— begin Data shown —

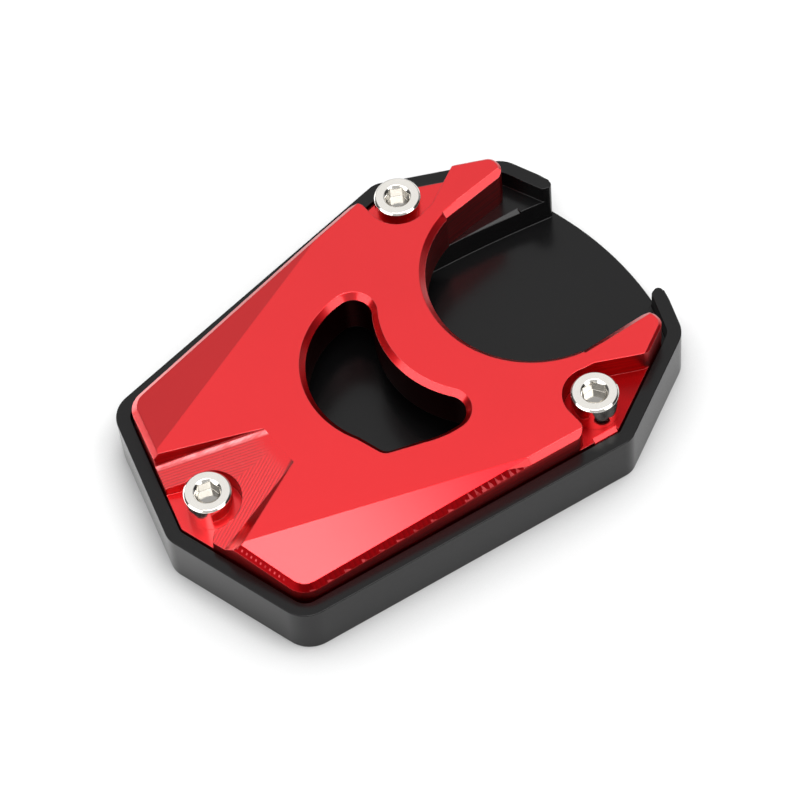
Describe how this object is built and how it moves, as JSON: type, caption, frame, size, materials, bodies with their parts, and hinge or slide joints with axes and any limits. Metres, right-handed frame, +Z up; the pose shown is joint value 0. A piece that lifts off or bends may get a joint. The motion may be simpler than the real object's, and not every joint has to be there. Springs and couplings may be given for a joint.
{
  "type": "kickstand foot enlarger",
  "caption": "Flat foot plate that clamps around a motorbike side stand's foot: a dark tray with a raised rim and an open front, under a red bevelled cover with a crescent window.",
  "frame": {"origin": "middle of the bounding box at the underside of the tray", "axes": "+X to the right, +Y towards the open front where the stand's foot goes in, +Z up"},
  "size_m": [0.0746, 0.1034, 0.0176],
  "materials": {
    "black_anodised": "satin anodised, near black",
    "red_anodised": "satin anodised, bright red, fine machining marks",
    "stainless": "polished stainless steel"
  },
  "bodies": {
    "root": {"base_tray": "black_anodised", "cover_plate": "red_anodised", "screw_rear": "stainless", "screw_left": "stainless", "screw_right": "stainless"}
  },
  "joints": []
}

— end Data shown —

Copy out the material above in its entirety. Every detail must match.

▸ **The reply**
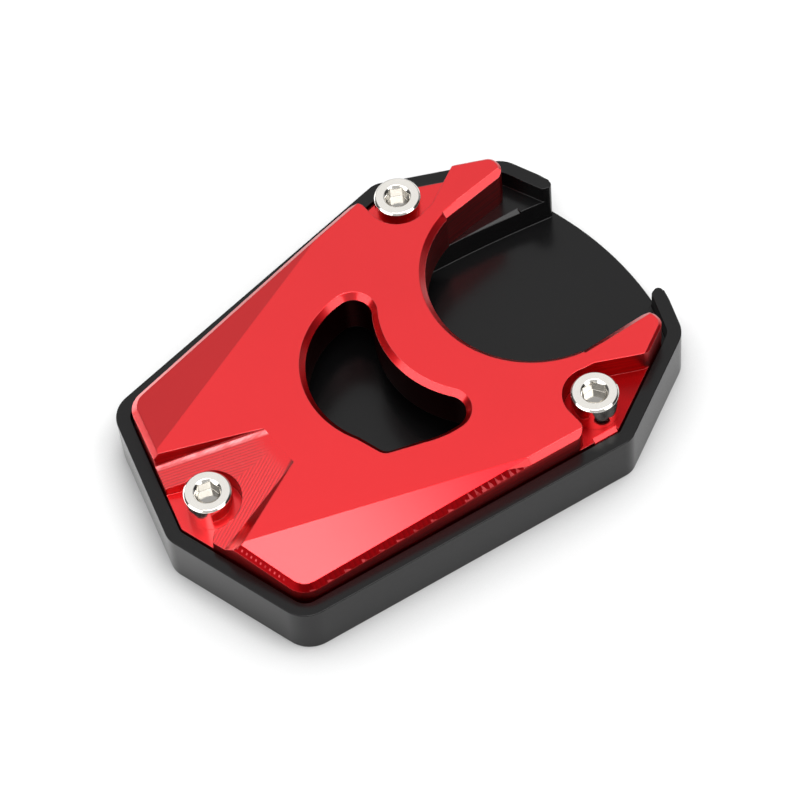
Describe how this object is built and how it moves, as JSON: type, caption, frame, size, materials, bodies with their parts, and hinge or slide joints with axes and any limits. Metres, right-handed frame, +Z up; the pose shown is joint value 0. A piece that lifts off or bends may get a joint. The motion may be simpler than the real object's, and not every joint has to be there. Springs and couplings may be given for a joint.
{
  "type": "kickstand foot enlarger",
  "caption": "Flat foot plate that clamps around a motorbike side stand's foot: a dark tray with a raised rim and an open front, under a red bevelled cover with a crescent window.",
  "frame": {"origin": "middle of the bounding box at the underside of the tray", "axes": "+X to the right, +Y towards the open front where the stand's foot goes in, +Z up"},
  "size_m": [0.0746, 0.1034, 0.0176],
  "materials": {
    "black_anodised": "satin anodised, near black",
    "red_anodised": "satin anodised, bright red, fine machining marks",
    "stainless": "polished stainless steel"
  },
  "bodies": {
    "root": {"base_tray": "black_anodised", "cover_plate": "red_anodised", "screw_rear": "stainless", "screw_left": "stainless", "screw_right": "stainless"}
  },
  "joints": []
}